Following my father’s death, my husband was sorting through a box of his papers and came across the following piece — handwritten on a single sheet of paper. We thought that it would be an interesting anecdote to add to the archive. There is a photograph attached (I don’t know which year this was taken) and my father is in the middle of the front row.

Kind regards.

June Campbell

James Alexander Omer War Diary

24th August 1939

I was called up on this day my notice being sent about 4 p.m. I was on holiday at the time. I went to the Barracks in Colonial Street and from there about 10 p.m. by bus to Kilnsea, where we stood for about 5 hrs in a violent rain and thunder storm because the driver of the rail car had forgotten us.

The next day, 25th, a party of us went by tug to Haile Sand Fort. The fort was under repair and the roof of the only habitable barrack room was open to the skies and water was flooding the whole place. I spent about 11 weeks on the fort and got wet through almost every day. We had to carry our rations from Grimsby, across the sands, which were full of pools and streams etc. We had several things happen whilst we were there. An old welder who was working on the fort went off about 10 p.m. one October night at low tide. There was no moon or light of any kind and he lost his way. About 3 a.m. he started shouting for help, we could not put the search light on him as that would have given the position of the fort away to any hostile aircraft that may have been about; so the old man was caught by the tide and drowned. We found him when it was light, his mouth and ears were full of sand. The firm sent another man to finish the job: it was the old man’s son.
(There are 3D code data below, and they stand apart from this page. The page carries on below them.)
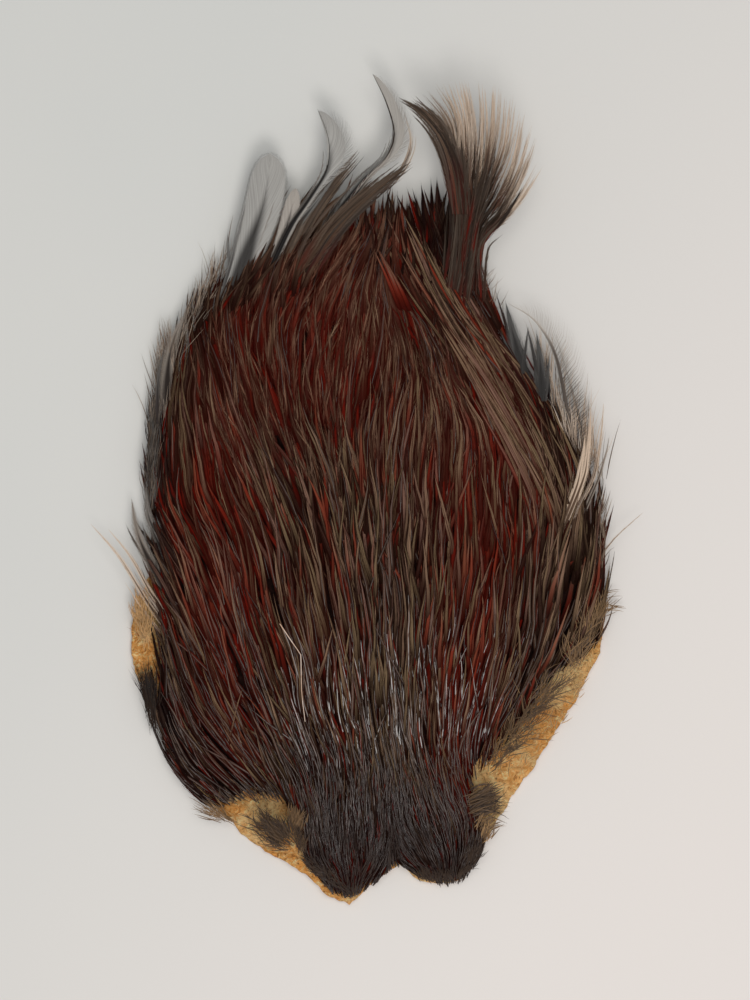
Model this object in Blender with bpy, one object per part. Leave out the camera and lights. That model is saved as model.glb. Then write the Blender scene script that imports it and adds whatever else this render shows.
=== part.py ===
"""A rooster cape: the dried neck skin of a rooster with its hackle feathers on it.

The cape lies skin down. X runs across it, +Y from the narrow head end to the
wide end where the longest feathers reach, and +Z up from the table. Lengths
are in millimetres and become metres where a mesh is made.
"""

import math

import bmesh
import bpy
from mathutils import Vector

MM = 0.001

# Driving dimensions
SKIN_THICKNESS = 1.0
CLEARANCE = 0.35
MOUND_HEIGHT = 17.0
HEAD_HEIGHT = 6.0
RIM_HEIGHT = 3.2
RISE_ENDS = 0.42
FALL_STARTS = 0.7
WIDE_END_FALL = 9.0
FEATHER_FLOOR = SKIN_THICKNESS + CLEARANCE
BLADE_FLOOR = FEATHER_FLOOR + 0.2

# The skin's outline, from the tip of the head end round by the left.
SKIN_OUTLINE = [
    (-6, -149), (-14, -145), (-23, -137), (-37, -129), (-52, -118), (-63, -108),
    (-73, -94), (-79, -78), (-84, -61), (-84, -43), (-81, -25), (-78, -3),
    (-72, 18), (-64, 38), (-54, 52), (-40, 62), (-20, 68), (5, 70),
    (30, 64), (50, 50), (65, 31), (76, 6), (82, -18), (87, -39),
    (84, -57), (74, -77), (64, -93), (54, -108), (45, -122), (37, -134),
    (31, -141), (19, -140), (12, -135), (3, -141),
]

# The four edges of the feathered area. The sides run from the head end up.
LEFT_EDGE = [
    (-17, -139), (-21, -129), (-29, -121), (-41, -114), (-54, -107), (-66, -98),
    (-73, -87), (-75, -73), (-75, -55), (-78, -37), (-81, -21), (-78, -3),
    (-77, 18), (-73, 43), (-63, 62), (-54, 80), (-44, 92),
]
RIGHT_EDGE = [
    (40, -138), (44, -126), (41, -113), (44, -100), (55, -90), (71, -74),
    (83, -54), (88, -36), (87, -16), (84, 2), (78, 20), (71, 37),
    (60, 54), (50, 69), (42, 82),
]
HEAD_EDGE = [
    (-17, -139), (-12, -144), (-6, -146), (3, -141), (11, -135), (19, -139),
    (28, -142), (35, -141), (40, -138),
]
WIDE_EDGE = [(-44, 92), (-24, 105), (-6, 112), (12, 111), (23, 104), (33, 94), (42, 82)]

# Rows of locks: how far up the cape they root, how many, their length and width.
LOCK_ROWS = [
    (0.80, 9, 58, 17),
    (0.64, 9, 66, 19),
    (0.48, 9, 62, 20),
    (0.33, 9, 56, 20),
    (0.19, 8, 46, 18),
    (0.07, 7, 32, 13),
    (0.01, 6, 22, 9),
]
LOCK_THICKNESS = 6.5
LOCK_SINK = 0.9

# Hackles that sweep across the others, low on the right to high in the middle:
# points from root to tip, and width.
SWEPT_HACKLES = [
    ([(74, 4, 8), (56, 38, 11), (38, 62, 11), (22, 88, 9)], 12),
    ([(66, 0, 11), (47, 38, 14), (29, 66, 13), (13, 92, 11)], 12),
    ([(58, 4, 13), (38, 40, 15), (20, 70, 14), (4, 95, 11)], 11),
]
SWEPT_THICKNESS = 10.0

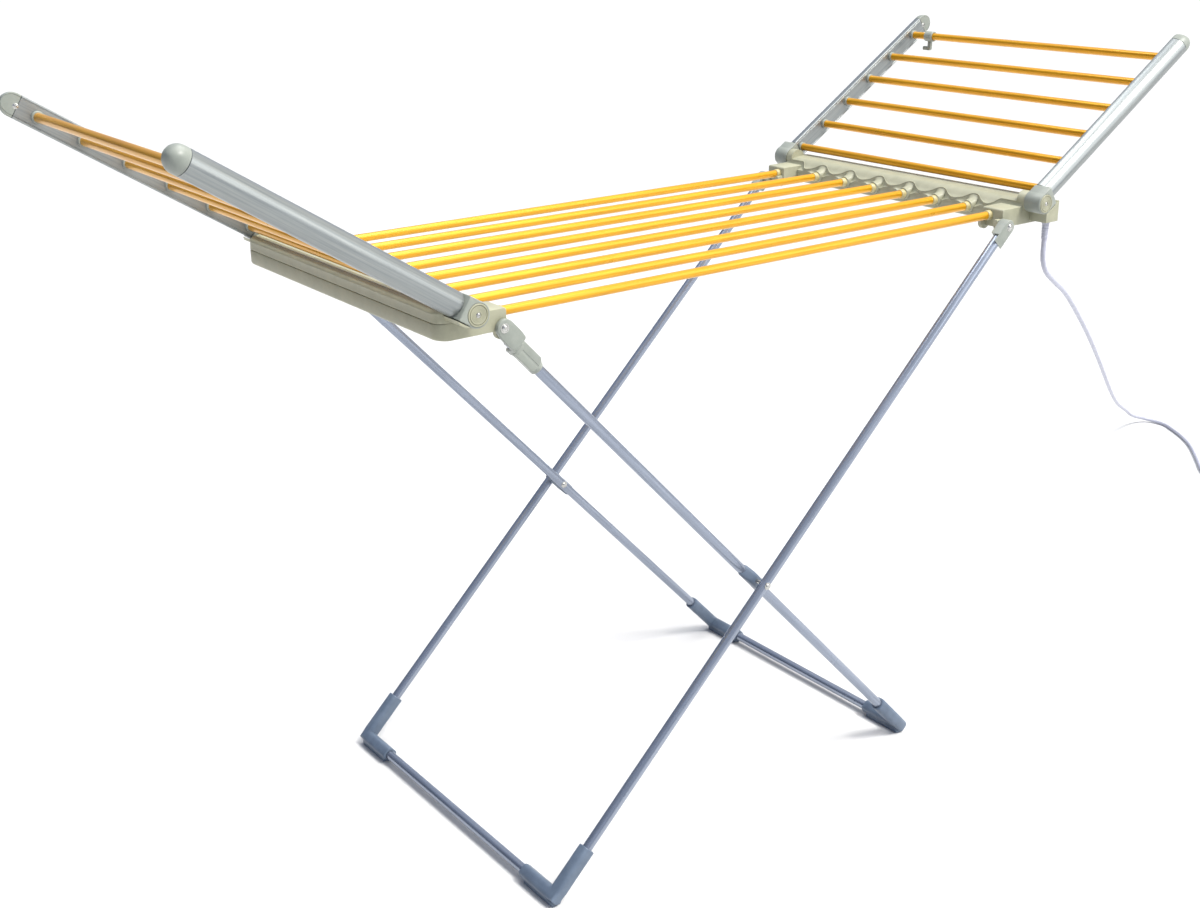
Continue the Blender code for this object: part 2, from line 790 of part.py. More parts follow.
def fitting_a(name, top, foot, side, frame):
    """An ear that hooks over the housing's spigot, and a long sleeve."""
    along = (foot - top).normalized()
    ring = stadium(top, along, 0, 0.040, 0.0095)
    inner_y = HOUSING_HALF_WIDTH + GAP
    thick = 0.0062
    obj = plate(name, [ring], side * inner_y, side * thick)
    step = plate(
        f"{name}_step",
        [stadium(top, along, 0.0365, 0.047, 0.0082)],
        side * (A_Y - 0.002),
        side * (inner_y + 0.004 - A_Y + 0.002),
    )
    join(obj, hidden(step, f"{name}_step", frame))
    centre = top + Vector((0, side * A_Y, 0))
    sleeve = rods(f"{name}_sleeve", [(centre + along * 0.027, centre + along * 0.084, 0.0092)])
    join(obj, hidden(sleeve, f"{name}_sleeve", frame))
    bore = LEG_RADIUS + GAP
    room = rods(f"{name}_bore", [(centre + along * 0.031, centre + along * 0.1, bore)])
    cut(obj, hidden(room, f"{name}_bore", frame))
    deep = HOUSING_HALF_WIDTH + 0.0036
    slot = arc((top.x, top.z), 0.0036, 90, 270, 12)
    slot += [(top.x + 0.02, top.z - 0.0036), (top.x + 0.02, top.z + 0.0036)]
    mouth = plate(f"{name}_mouth", [slot], side * 0.2300, side * (deep - 0.2300))
    cut(obj, hidden(mouth, f"{name}_mouth", frame))
    return part(obj, name, "plastic", frame)


def crossing_rivet(name, place, side, frame):
    """A shouldered rivet: heads outside both tubes and a collar between."""
    shank = 0.0024
    a_out = A_Y + LEG_RADIUS
    b_in = B_Y - LEG_RADIUS
    top = B_Y + LEG_RADIUS + 0.0005
    bottom = A_Y - LEG_RADIUS - 0.0005
    profile = [
        (0, top + 0.0022),
        (0.0035, top + 0.0018),
        (0.0052, top),
        (shank, top),
        (shank, b_in - 0.0005),
        (0.0080, b_in - 0.0005),
        (0.0080, a_out + 0.0005),
        (shank, a_out + 0.0005),
        (shank, bottom),
        (0.0052, bottom),
        (0.0035, bottom - 0.0018),
        (0, bottom - 0.0022),
    ]
    rivet = turned(name, profile, SIDES)
    rivet.location = place
    rivet.rotation_euler = (-side * math.pi / 2, 0, 0)
    return part(rivet, name, "steel", frame)


def legs():
    cross = crossing()
    pivot_b = Vector((B_PIVOT_X, 0, LEG_PIVOT_Z))
    pivot_a = Vector((A_PIVOT_X, 0, LEG_PIVOT_Z))
    frame_b = joint_empty("legs_b_pivot", pivot_b)
    frame_a = joint_empty("legs_a_pivot", cross - pivot_b, frame_b)
    top_b = Vector()
    foot_b = B_LEG
    cross_b = cross - pivot_b
    top_a = pivot_a - cross
    foot_a = top_a + A_LEG
    for side, edge in ((-1, "near"), (1, "far")):
        y = side * B_Y
        leg_tube(f"legs_b_tube_{edge}", top_b, foot_b, y, 0.0195, cross_b, frame_b)
        elbow(f"legs_b_elbow_{edge}", top_b, foot_b, y, frame_b)
        fitting_b(f"legs_b_top_{edge}", top_b, foot_b, side, frame_b)
        crossing_rivet(f"crossing_rivet_{edge}", cross_b, side, frame_b)
        y = side * A_Y
        leg_tube(f"legs_a_tube_{edge}", top_a, foot_a, y, 0.0315, Vector(), frame_a)
        elbow(f"legs_a_elbow_{edge}", top_a, foot_a, y, frame_a)
        fitting_a(f"legs_a_top_{edge}", top_a, foot_a, side, frame_a)
    foot_tube("legs_b_foot_tube", foot_b, B_Y, frame_b)
    foot_tube("legs_a_foot_tube", foot_a, A_Y, frame_a)


# ---------------------------------------------------------------- cord

# The cord's route from the strain relief to the plug, chosen by hand.
CORD_ROUTE = [
    (0.4710, -0.2470, 0.7190),
    (0.4711, -0.2470, 0.7060),
    (0.4722, -0.2468, 0.6900),
    (0.4850, -0.2440, 0.6700),
    (0.522, -0.231, 0.648),
    (0.584, -0.205, 0.617),
    (0.670, -0.163, 0.569),
    (0.802, -0.098, 0.489),
    (0.939, -0.025, 0.407),
    (1.100, 0.065, 0.313),
    (1.261, 0.160, 0.229),
    (1.432, 0.261, 0.147),
    (1.584, 0.343, 0.079),
    (1.694, 0.396, 0.028),
    (1.748, 0.398, 0.0080),
    (1.760, 0.358, 0.0038),
    (1.741, 0.318, 0.0038),
    (1.716, 0.278, 0.0038),
    (1.679, 0.233, 0.0038),
    (1.622, 0.180, 0.0038),
    (1.568, 0.132, 0.0038),
    (1.522, 0.082, 0.0038),
    (1.486, 0.034, 0.0044),
    (1.458, -0.004, 0.0130),
]


def smooth_route(points, spacing):
    """Evenly spaced points on a smooth curve through the route's points."""
    places = [Vector(p) for p in points]
    padded = [2 * places[0] - places[1], *places, 2 * places[-1] - places[-2]]
    fine = []
    for i in range(len(places) - 1):
        a, b, c, d = padded[i : i + 4]
        for k in range(40):
            t = k / 40
            fine.append(
                0.5
                * (
                    2 * b
                    + (c - a) * t
                    + (2 * a - 5 * b + 4 * c - d) * t**2
                    + (3 * b - a - 3 * c + d) * t**3
                )
            )
    fine.append(places[-1])
    lengths = [(q - p).length for p, q in zip(fine, fine[1:])]
    count = max(2, round(sum(lengths) / spacing))
    step = sum(lengths) / count
    even = [fine[0]]
    gone = 0
    for p, q, length in zip(fine, fine[1:], lengths):
        while gone + length >= step * len(even) and len(even) < count:
            even.append(p.lerp(q, (step * len(even) - gone) / length))
        gone += length
    even.append(fine[-1])
    return even


def cord():
    relief_top = OUTLET_BOTTOM_Z - GAP
    relief_end = relief_top - RELIEF_LENGTH
    profile = [
        (0, relief_top),
        (0.0056, relief_top),
        (0.0056, relief_top - 0.003),
        (0.0050, relief_top - 0.004),
        (0.0042, relief_end),
        (0, relief_end),
    ]
    relief = turned("strain_relief", profile)
    relief.location = (CORD_X, CORD_Y, 0)
    part(relief, "strain_relief", "cord")
    points = smooth_route(CORD_ROUTE, 0.028)
    points[0] = Vector((CORD_X, CORD_Y, relief_end - GAP))
    flex = bent_rod("mains_cord", points, CORD_RADIUS, 2)
    part(flex, "mains_cord", "cord")
    plug(points[-1], (points[-1] - points[-2]).normalized())


def plug(end, heading):
    """A two-pin plug that lies flat beyond the end of the cord."""
    flat = Vector((heading.x, heading.y, 0)).normalized()
    start = end + heading * GAP
    across = Vector((-flat.y, flat.x, 0))
    centre_z = 0.0131
    first = Vector((start.x, start.y, centre_z))
    mesh = bpy.data.meshes.new("mains_plug")
    shape = bmesh.new()
    frame = Matrix.Identity(4)
    frame.col[0] = (*flat, 0)
    frame.col[1] = (*across, 0)
    grip = Matrix.Translation(first + flat * 0.0185 + flat * 0.0012) @ frame
    bmesh.ops.create_cube(
        shape, size=1, matrix=grip @ Matrix.Diagonal((0.034, 0.030, 0.026, 1))
    )
    shape.to_mesh(mesh)
    shape.free()
    body = new_object("mains_plug", mesh)
    bevel(body, 0.006, 3)
    for sign in (-1, 1):
        root = first + flat * 0.034 + across * 0.0095 * sign
        pin = rods(f"plug_pin_{sign}", [(root, root + flat * 0.021, 0.0024)], 12)
        join(body, hidden(pin, f"plug_pin_{sign}"))
    part(body, "mains_plug", "cord")


start_scene()
deck()
wings()
legs()
cord()
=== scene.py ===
"""The looks of a heated, folding clothes airer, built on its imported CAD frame.

+X runs along the airer towards the cord's end, Y across it and Z up. Places are
read from the frame, and the small sizes of each moulding are named here.
"""

import json
import math

import bmesh
import bpy
from mathutils import Matrix, Vector


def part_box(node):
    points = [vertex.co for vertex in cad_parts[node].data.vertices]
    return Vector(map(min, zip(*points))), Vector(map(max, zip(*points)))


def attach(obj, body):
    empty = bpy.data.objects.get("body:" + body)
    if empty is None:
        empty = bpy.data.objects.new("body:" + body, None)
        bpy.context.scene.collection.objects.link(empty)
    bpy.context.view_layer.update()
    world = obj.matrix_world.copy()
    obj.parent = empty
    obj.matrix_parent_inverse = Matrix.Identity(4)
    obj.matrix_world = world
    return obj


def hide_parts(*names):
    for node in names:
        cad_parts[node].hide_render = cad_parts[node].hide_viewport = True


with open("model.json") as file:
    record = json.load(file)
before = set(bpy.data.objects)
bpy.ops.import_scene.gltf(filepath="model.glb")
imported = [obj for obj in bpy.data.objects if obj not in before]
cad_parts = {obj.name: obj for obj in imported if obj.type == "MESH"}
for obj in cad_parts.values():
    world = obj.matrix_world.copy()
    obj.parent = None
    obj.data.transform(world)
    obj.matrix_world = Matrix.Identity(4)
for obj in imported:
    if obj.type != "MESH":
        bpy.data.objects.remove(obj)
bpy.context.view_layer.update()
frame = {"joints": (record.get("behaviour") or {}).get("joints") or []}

X = Vector((1, 0, 0))
Y = Vector((0, 1, 0))
Z = Vector((0, 0, 1))


# ---------------------------------------------------------------- places


def centre(node):
    low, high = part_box(node)
    return (low + high) / 2


def joint_place(name):
    """The point that a joint turns about, in metres."""
    return Vector(next(j for j in frame["joints"] if j["name"] == name)["pos_m"])


HINGE = joint_place("right_wing_hinge")
LEG_PIVOT = joint_place("legs_fold")
CROSSING = joint_place("legs_cross")

EDGES = (("near", -1), ("far", 1))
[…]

I applied for a P.T. Instructor’s Course and I was sent to York on the 11th of November 1940, having previously been promoted to L/Cpl about 2 weeks beforehand. I stayed at York for 2 weeks. The course was the first War Course for Assistant Instructors (Northern Command). It was held in the Railway Gymnasium, York, which was then the largest in the U.K. I went back to Spurn Pt on the 25th November and I was recommended to go to the A.S.P.T. Aldershot for a short advance course, with a view to becoming a Sgt Instructor. (There were 4 out of 53 recommended, Sgt. Wragg, Bdrs. Backhouse and Rigg and myself: all but Sgt. Wragg became A.P.T.S. S.I.’s). I spent December on Spurn Point and saw ships mined, bombed and driven ashore through bad weather. The Danish motor ship “Canada” was mined about 2 miles off Withernsea and cases of raw rubber, dried fruit, small cases of spirits were washed up on the shore (the R.A. at Kilnsea soon snaffled the spirits). A Nazi sea plane machine gunned Bull Sand Fort, one Gnr was wounded in the thigh from a ricochet.